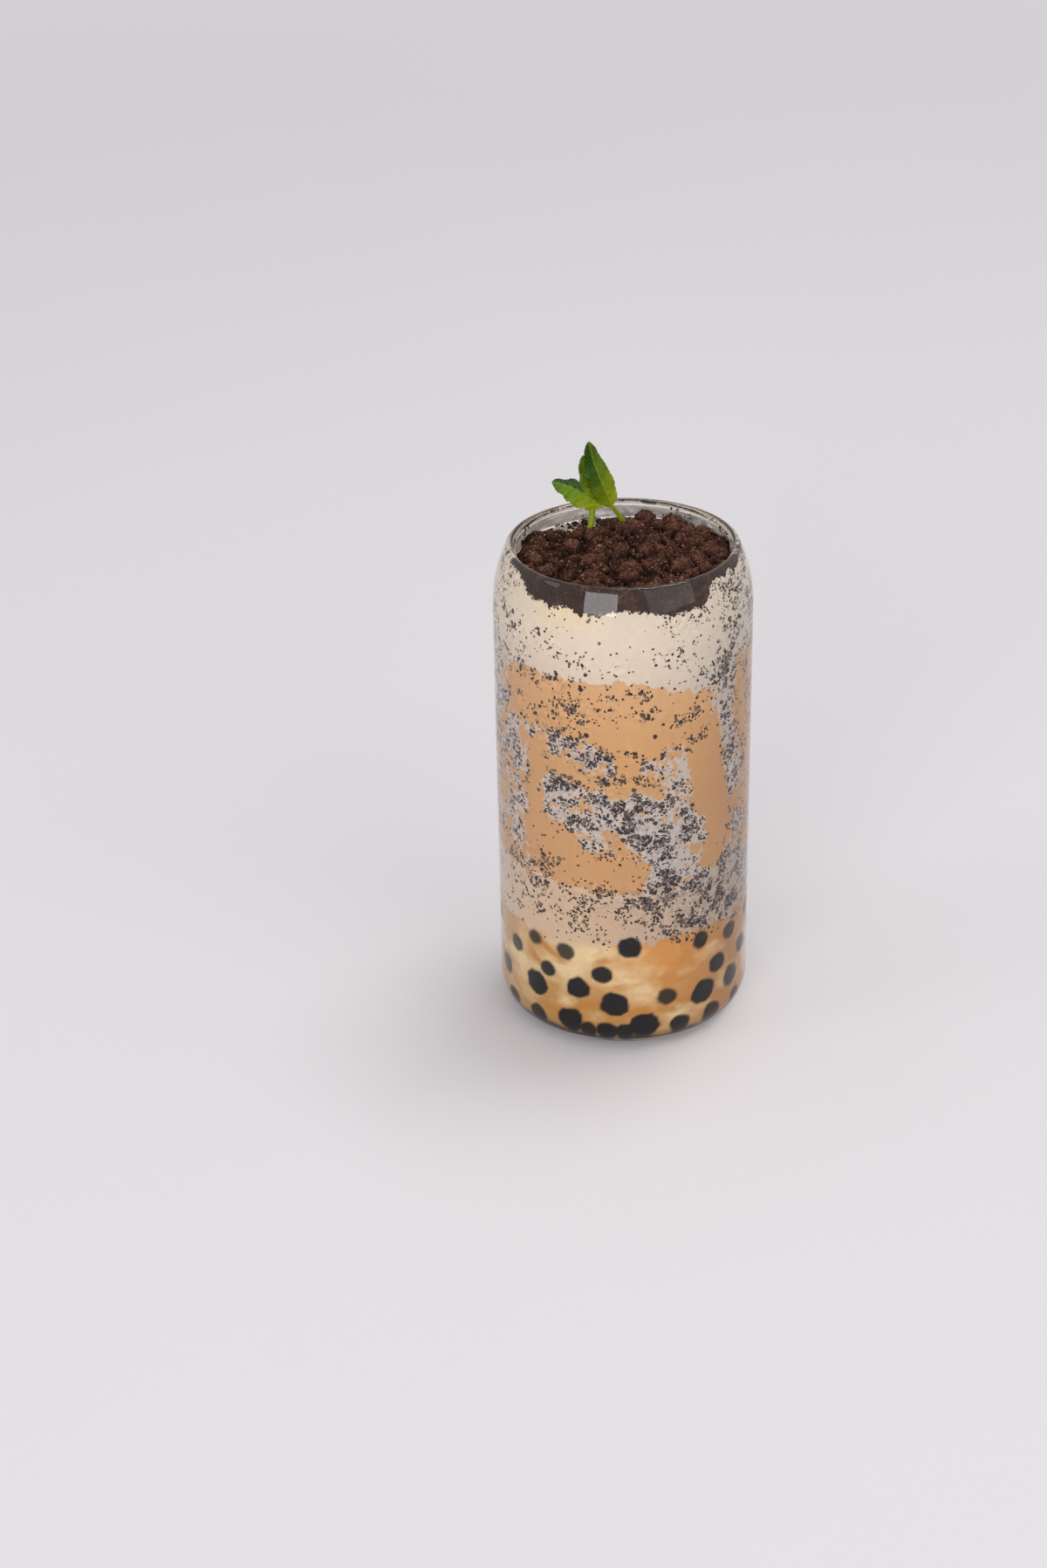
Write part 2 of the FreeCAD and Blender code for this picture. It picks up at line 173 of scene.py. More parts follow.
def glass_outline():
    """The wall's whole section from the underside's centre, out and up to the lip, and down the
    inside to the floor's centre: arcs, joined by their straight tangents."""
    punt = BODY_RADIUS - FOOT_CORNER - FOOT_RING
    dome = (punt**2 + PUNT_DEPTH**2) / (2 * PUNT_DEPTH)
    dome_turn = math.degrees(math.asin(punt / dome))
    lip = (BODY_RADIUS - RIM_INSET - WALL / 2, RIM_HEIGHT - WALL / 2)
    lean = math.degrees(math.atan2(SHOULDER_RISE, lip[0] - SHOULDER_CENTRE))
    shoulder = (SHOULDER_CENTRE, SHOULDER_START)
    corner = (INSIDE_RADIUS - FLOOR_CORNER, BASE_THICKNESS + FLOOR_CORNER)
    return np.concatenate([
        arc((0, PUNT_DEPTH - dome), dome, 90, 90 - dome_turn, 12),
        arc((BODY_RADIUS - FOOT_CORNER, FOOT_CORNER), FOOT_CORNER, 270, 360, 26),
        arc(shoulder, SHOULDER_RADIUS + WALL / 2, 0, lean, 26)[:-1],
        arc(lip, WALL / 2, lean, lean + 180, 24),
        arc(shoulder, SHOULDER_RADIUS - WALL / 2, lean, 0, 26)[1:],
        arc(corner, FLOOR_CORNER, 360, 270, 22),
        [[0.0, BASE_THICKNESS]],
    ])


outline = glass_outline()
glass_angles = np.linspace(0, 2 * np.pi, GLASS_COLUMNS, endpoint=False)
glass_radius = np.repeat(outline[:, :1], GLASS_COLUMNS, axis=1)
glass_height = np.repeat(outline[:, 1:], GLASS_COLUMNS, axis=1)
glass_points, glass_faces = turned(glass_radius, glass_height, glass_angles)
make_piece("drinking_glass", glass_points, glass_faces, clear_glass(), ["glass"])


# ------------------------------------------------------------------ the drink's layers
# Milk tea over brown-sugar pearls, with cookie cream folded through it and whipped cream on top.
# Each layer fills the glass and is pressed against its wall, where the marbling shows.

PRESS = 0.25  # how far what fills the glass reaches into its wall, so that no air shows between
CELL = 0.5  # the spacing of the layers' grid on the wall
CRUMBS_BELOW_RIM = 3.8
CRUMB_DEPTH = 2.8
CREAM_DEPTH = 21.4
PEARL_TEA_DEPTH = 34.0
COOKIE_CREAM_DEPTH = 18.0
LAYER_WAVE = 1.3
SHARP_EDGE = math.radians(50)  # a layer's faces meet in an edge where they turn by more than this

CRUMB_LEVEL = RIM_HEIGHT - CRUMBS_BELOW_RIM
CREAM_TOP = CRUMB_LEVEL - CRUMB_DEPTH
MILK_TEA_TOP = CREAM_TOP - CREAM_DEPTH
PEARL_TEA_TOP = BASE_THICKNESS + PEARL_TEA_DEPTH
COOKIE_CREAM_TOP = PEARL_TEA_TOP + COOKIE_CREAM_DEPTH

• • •

— Written instruction —
Extract the complete listing verbatim.

— Output of the exercise —
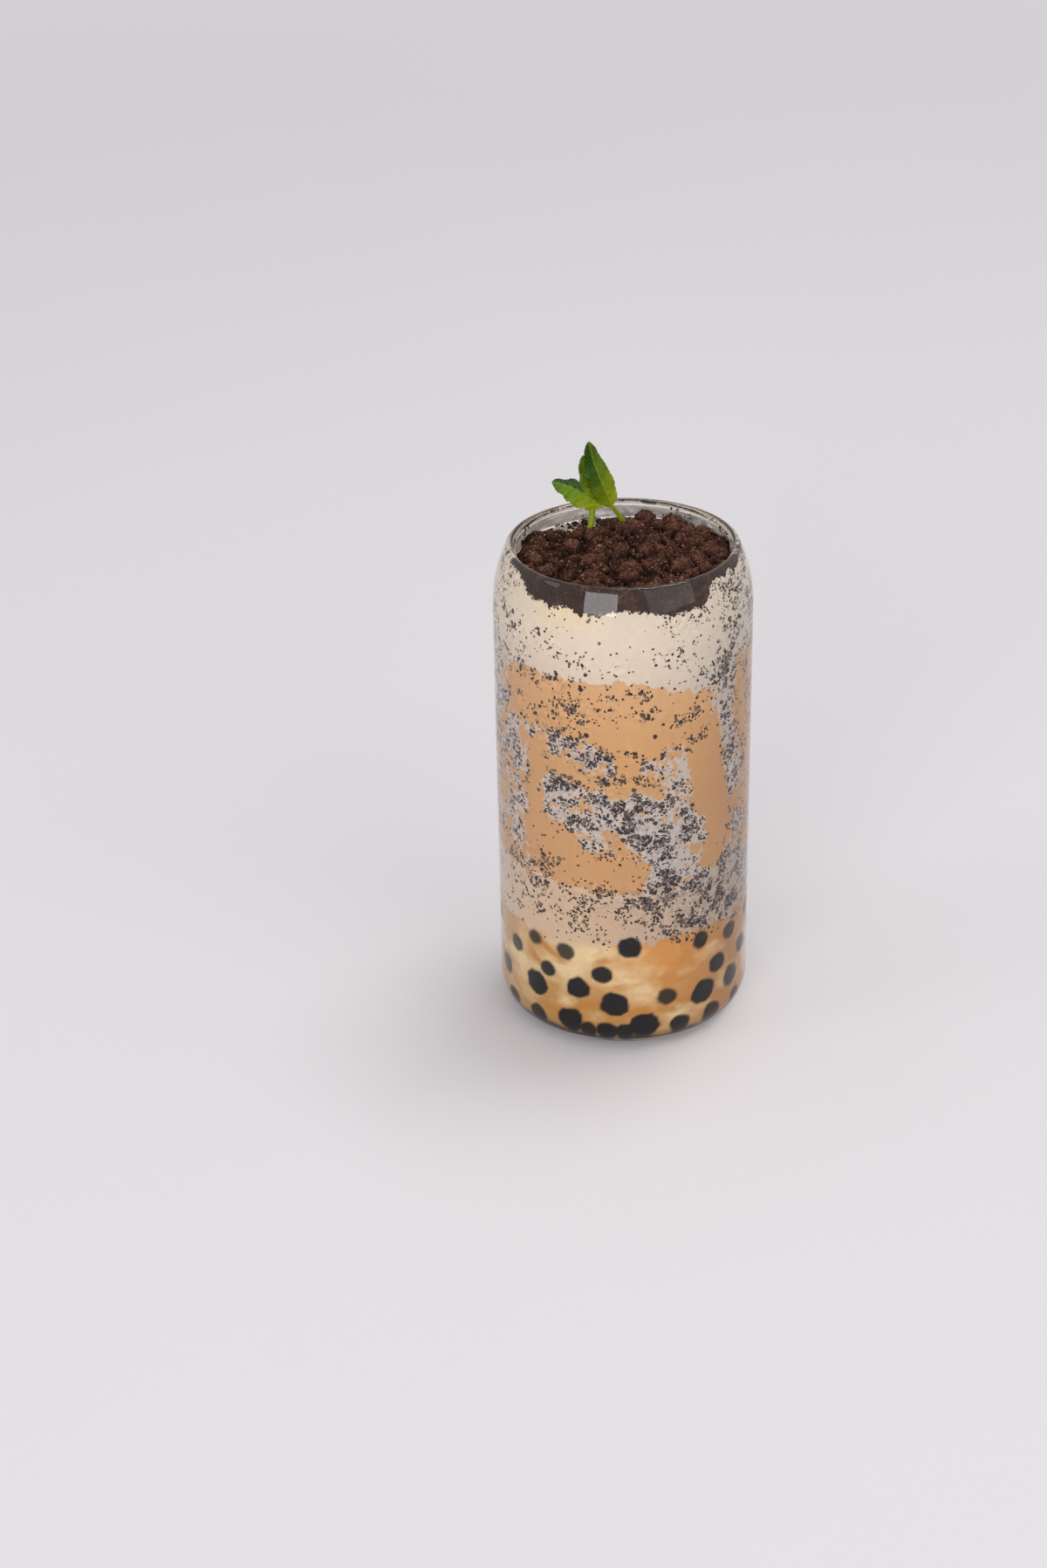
Write part 2 of the FreeCAD and Blender code for this picture. It picks up at line 173 of scene.py. More parts follow.
def glass_outline():
    """The wall's whole section from the underside's centre, out and up to the lip, and down the
    inside to the floor's centre: arcs, joined by their straight tangents."""
    punt = BODY_RADIUS - FOOT_CORNER - FOOT_RING
    dome = (punt**2 + PUNT_DEPTH**2) / (2 * PUNT_DEPTH)
    dome_turn = math.degrees(math.asin(punt / dome))
    lip = (BODY_RADIUS - RIM_INSET - WALL / 2, RIM_HEIGHT - WALL / 2)
    lean = math.degrees(math.atan2(SHOULDER_RISE, lip[0] - SHOULDER_CENTRE))
    shoulder = (SHOULDER_CENTRE, SHOULDER_START)
    corner = (INSIDE_RADIUS - FLOOR_CORNER, BASE_THICKNESS + FLOOR_CORNER)
    return np.concatenate([
        arc((0, PUNT_DEPTH - dome), dome, 90, 90 - dome_turn, 12),
        arc((BODY_RADIUS - FOOT_CORNER, FOOT_CORNER), FOOT_CORNER, 270, 360, 26),
        arc(shoulder, SHOULDER_RADIUS + WALL / 2, 0, lean, 26)[:-1],
        arc(lip, WALL / 2, lean, lean + 180, 24),
        arc(shoulder, SHOULDER_RADIUS - WALL / 2, lean, 0, 26)[1:],
        arc(corner, FLOOR_CORNER, 360, 270, 22),
        [[0.0, BASE_THICKNESS]],
    ])


outline = glass_outline()
glass_angles = np.linspace(0, 2 * np.pi, GLASS_COLUMNS, endpoint=False)
glass_radius = np.repeat(outline[:, :1], GLASS_COLUMNS, axis=1)
glass_height = np.repeat(outline[:, 1:], GLASS_COLUMNS, axis=1)
glass_points, glass_faces = turned(glass_radius, glass_height, glass_angles)
make_piece("drinking_glass", glass_points, glass_faces, clear_glass(), ["glass"])


# ------------------------------------------------------------------ the drink's layers
# Milk tea over brown-sugar pearls, with cookie cream folded through it and whipped cream on top.
# Each layer fills the glass and is pressed against its wall, where the marbling shows.

PRESS = 0.25  # how far what fills the glass reaches into its wall, so that no air shows between
CELL = 0.5  # the spacing of the layers' grid on the wall
CRUMBS_BELOW_RIM = 3.8
CRUMB_DEPTH = 2.8
CREAM_DEPTH = 21.4
PEARL_TEA_DEPTH = 34.0
COOKIE_CREAM_DEPTH = 18.0
LAYER_WAVE = 1.3
SHARP_EDGE = math.radians(50)  # a layer's faces meet in an edge where they turn by more than this

CRUMB_LEVEL = RIM_HEIGHT - CRUMBS_BELOW_RIM
CREAM_TOP = CRUMB_LEVEL - CRUMB_DEPTH
MILK_TEA_TOP = CREAM_TOP - CREAM_DEPTH
PEARL_TEA_TOP = BASE_THICKNESS + PEARL_TEA_DEPTH
COOKIE_CREAM_TOP = PEARL_TEA_TOP + COOKIE_CREAM_DEPTH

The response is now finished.